ENTRIES SHOWN:

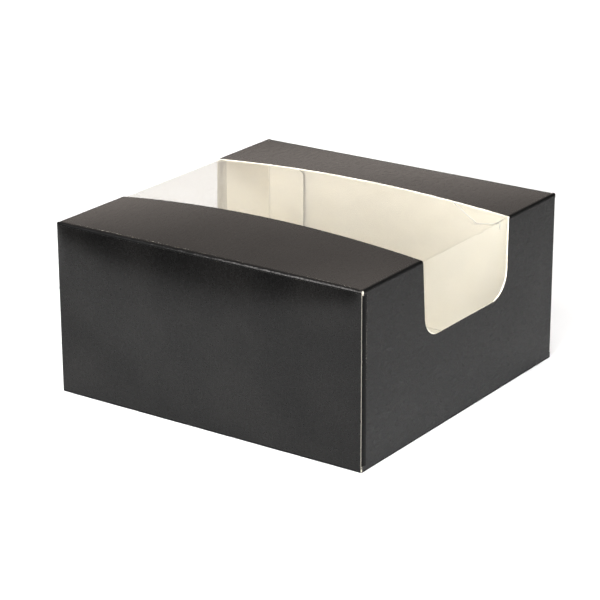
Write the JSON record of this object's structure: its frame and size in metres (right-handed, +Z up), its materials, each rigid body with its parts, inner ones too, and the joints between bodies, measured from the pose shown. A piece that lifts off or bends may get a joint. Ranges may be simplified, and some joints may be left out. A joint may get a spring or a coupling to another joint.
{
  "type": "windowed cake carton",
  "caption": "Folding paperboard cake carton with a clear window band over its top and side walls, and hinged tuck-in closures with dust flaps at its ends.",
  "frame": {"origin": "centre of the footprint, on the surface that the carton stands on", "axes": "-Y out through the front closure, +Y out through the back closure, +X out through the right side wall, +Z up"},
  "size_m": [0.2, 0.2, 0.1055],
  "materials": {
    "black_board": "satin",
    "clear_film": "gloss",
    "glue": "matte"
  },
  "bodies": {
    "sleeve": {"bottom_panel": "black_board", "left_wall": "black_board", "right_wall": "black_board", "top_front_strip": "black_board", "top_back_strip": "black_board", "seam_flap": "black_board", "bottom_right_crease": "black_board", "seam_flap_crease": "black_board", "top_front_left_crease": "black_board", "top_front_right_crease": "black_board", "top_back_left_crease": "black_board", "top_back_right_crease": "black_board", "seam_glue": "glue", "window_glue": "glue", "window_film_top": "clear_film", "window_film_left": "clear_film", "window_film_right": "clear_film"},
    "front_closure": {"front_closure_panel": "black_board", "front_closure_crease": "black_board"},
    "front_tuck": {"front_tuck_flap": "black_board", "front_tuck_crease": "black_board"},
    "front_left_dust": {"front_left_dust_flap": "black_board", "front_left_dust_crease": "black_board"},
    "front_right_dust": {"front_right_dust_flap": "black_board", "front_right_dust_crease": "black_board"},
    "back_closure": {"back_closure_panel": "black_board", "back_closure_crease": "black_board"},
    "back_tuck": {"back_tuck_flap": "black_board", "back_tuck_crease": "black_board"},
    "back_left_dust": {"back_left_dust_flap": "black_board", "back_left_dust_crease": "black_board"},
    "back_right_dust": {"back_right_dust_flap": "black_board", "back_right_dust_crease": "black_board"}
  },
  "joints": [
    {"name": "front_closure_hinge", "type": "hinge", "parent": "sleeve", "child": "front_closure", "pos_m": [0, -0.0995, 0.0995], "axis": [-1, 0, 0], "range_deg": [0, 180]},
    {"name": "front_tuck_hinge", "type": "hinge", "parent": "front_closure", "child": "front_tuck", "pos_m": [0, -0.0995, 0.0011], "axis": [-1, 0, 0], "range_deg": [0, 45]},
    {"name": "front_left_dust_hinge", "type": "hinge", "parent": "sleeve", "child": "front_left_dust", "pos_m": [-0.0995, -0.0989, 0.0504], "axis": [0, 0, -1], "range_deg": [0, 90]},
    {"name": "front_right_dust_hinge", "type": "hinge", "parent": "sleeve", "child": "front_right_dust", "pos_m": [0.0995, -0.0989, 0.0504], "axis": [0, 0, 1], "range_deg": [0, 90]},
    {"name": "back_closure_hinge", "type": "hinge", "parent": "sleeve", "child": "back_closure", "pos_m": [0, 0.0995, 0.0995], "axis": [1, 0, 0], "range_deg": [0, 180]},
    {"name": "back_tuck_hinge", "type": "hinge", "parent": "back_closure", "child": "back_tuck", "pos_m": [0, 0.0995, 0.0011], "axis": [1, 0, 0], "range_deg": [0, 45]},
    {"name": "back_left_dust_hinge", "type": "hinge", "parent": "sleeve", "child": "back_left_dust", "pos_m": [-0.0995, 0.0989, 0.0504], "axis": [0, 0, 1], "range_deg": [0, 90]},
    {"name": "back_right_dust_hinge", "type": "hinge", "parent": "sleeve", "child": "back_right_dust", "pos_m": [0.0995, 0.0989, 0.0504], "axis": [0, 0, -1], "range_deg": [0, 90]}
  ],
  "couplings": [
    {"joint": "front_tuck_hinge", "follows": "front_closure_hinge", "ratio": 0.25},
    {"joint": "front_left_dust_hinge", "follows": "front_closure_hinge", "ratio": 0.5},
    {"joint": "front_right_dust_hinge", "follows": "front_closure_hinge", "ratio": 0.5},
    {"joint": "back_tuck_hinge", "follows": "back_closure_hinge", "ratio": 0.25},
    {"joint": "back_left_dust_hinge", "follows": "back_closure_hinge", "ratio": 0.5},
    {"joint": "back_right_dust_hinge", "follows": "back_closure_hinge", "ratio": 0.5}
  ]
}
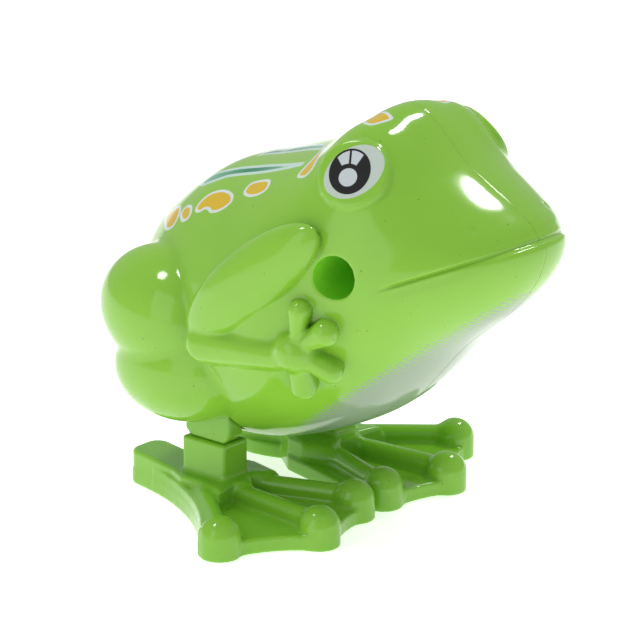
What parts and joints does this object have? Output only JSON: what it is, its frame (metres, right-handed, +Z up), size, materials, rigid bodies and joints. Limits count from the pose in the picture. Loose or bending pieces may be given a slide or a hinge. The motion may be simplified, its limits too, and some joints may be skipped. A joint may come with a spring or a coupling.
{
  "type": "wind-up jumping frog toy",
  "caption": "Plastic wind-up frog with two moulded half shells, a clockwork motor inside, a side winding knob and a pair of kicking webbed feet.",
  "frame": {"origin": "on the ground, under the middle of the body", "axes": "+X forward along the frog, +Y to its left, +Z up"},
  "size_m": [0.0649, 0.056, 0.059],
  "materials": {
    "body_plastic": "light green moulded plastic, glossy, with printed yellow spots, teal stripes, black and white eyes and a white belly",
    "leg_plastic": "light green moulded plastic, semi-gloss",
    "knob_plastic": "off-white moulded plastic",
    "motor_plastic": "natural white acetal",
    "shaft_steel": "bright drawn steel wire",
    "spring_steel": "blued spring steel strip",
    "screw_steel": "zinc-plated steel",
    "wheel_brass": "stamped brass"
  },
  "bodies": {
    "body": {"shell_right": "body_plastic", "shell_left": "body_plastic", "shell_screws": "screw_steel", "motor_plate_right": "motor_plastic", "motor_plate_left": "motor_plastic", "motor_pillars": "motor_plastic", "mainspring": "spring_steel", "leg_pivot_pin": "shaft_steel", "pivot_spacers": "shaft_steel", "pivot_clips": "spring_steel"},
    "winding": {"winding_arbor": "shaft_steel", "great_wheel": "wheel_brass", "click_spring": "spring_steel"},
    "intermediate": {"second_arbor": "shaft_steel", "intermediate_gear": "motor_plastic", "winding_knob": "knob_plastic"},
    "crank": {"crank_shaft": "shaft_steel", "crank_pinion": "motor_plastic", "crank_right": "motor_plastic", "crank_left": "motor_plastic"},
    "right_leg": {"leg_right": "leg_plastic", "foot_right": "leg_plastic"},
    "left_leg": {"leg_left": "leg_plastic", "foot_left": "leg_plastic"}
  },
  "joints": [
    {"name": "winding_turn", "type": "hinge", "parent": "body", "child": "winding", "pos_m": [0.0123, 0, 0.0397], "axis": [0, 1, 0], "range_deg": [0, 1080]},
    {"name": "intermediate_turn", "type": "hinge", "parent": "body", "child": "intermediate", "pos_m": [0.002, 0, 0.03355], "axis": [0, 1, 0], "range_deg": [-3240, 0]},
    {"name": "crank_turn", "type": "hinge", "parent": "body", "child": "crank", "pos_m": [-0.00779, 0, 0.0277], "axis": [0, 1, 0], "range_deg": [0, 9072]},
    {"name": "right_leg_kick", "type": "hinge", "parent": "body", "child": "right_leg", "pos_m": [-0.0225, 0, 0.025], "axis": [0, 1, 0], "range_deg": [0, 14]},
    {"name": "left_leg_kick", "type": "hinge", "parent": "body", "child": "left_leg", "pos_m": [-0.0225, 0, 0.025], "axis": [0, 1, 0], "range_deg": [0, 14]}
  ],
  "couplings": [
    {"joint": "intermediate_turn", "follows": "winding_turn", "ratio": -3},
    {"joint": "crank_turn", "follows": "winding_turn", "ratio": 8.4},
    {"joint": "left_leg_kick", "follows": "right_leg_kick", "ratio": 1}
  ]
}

* * *

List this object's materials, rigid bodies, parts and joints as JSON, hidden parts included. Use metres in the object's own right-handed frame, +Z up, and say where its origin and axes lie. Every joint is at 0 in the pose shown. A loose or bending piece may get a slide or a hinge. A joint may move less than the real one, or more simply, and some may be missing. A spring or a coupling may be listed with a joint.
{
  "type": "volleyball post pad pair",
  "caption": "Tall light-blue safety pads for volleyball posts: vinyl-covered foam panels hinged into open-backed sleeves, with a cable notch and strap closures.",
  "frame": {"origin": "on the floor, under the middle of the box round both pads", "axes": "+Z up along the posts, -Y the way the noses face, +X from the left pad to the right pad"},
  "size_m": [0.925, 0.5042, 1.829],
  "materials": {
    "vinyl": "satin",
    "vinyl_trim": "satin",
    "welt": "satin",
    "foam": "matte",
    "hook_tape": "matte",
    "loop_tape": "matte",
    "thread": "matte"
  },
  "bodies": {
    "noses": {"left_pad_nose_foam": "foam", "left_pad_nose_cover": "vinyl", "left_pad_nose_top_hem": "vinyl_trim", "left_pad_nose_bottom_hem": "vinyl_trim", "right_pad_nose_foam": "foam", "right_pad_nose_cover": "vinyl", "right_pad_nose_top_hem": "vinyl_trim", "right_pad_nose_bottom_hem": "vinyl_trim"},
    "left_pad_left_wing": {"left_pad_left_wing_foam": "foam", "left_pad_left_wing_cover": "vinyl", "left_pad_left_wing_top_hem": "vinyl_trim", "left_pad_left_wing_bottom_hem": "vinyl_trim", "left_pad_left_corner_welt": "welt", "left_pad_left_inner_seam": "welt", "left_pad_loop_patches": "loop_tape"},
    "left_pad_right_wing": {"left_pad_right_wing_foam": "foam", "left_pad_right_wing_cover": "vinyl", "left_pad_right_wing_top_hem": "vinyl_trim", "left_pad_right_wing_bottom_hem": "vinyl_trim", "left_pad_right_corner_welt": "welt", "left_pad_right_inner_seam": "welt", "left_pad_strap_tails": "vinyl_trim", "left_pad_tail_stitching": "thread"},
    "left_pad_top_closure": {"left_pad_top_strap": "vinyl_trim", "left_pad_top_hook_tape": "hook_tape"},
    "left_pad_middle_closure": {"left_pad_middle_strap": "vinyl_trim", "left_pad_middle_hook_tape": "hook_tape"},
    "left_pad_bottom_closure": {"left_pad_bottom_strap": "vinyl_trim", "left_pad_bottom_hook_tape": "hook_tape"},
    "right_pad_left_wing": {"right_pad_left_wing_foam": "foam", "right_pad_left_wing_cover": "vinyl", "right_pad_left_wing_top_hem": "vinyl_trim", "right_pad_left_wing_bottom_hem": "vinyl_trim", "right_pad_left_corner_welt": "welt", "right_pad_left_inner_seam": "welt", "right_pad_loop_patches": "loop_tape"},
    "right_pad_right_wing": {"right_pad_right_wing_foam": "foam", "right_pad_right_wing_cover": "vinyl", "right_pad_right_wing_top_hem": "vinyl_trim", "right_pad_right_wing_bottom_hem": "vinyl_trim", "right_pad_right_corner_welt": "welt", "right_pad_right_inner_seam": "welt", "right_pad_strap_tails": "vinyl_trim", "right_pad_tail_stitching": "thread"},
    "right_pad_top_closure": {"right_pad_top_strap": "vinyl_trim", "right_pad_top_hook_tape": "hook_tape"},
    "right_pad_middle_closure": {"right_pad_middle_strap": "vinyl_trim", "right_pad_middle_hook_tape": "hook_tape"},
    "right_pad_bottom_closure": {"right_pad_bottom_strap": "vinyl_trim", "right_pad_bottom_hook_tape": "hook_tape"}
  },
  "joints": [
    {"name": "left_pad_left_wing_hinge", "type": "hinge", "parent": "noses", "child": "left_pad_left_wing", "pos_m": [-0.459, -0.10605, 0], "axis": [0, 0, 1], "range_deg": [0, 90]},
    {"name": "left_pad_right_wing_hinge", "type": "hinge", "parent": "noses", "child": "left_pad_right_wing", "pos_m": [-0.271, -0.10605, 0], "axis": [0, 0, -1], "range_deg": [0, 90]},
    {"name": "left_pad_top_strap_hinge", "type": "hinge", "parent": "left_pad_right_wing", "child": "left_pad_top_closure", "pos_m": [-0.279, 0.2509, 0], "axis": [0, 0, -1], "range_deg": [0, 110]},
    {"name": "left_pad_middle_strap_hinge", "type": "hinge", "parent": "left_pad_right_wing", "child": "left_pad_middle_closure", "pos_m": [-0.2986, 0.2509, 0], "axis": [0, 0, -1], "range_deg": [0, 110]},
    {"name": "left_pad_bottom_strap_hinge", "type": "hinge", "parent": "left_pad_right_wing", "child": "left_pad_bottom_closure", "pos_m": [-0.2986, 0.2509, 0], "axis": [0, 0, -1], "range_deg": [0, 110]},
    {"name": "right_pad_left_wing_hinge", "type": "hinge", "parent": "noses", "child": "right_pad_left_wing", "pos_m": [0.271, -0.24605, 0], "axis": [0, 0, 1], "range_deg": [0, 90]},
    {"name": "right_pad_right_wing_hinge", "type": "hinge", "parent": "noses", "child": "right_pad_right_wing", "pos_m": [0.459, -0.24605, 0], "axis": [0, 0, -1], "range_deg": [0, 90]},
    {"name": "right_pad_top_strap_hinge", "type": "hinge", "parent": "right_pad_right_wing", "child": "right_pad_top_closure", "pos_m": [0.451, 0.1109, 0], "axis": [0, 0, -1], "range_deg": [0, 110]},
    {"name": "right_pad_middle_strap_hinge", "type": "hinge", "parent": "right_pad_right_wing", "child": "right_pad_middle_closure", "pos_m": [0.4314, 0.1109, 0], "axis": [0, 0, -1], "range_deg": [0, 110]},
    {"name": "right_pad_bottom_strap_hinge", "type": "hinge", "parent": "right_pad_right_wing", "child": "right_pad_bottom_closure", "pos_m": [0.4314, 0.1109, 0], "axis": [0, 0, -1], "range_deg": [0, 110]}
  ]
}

* * *

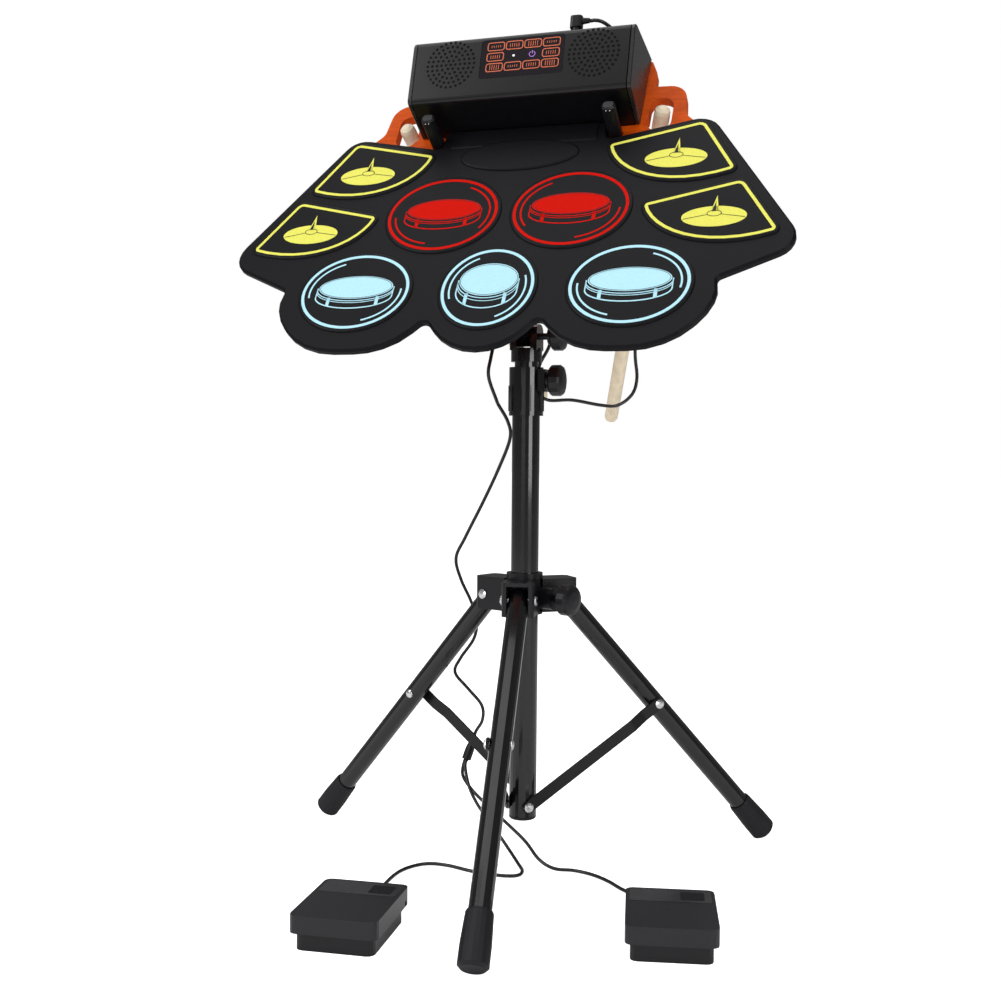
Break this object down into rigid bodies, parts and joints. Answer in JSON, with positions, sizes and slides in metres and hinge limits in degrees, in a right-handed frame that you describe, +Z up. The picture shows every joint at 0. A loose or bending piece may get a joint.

WRITTEN INSTRUCTION: Pull out all lines of the data with the string "into".

SOLUTION BELOW:
  "caption": "Tall light-blue safety pads for volleyball posts: vinyl-covered foam panels hinged into open-backed sleeves, with a cable notch and strap closures.",
Break this object down into rigid bodies, parts and joints. Answer in JSON, with positions, sizes and slides in metres and hinge limits in degrees, in a right-handed frame that you describe, +Z up. The picture shows every joint at 0. A loose or bending piece may get a joint.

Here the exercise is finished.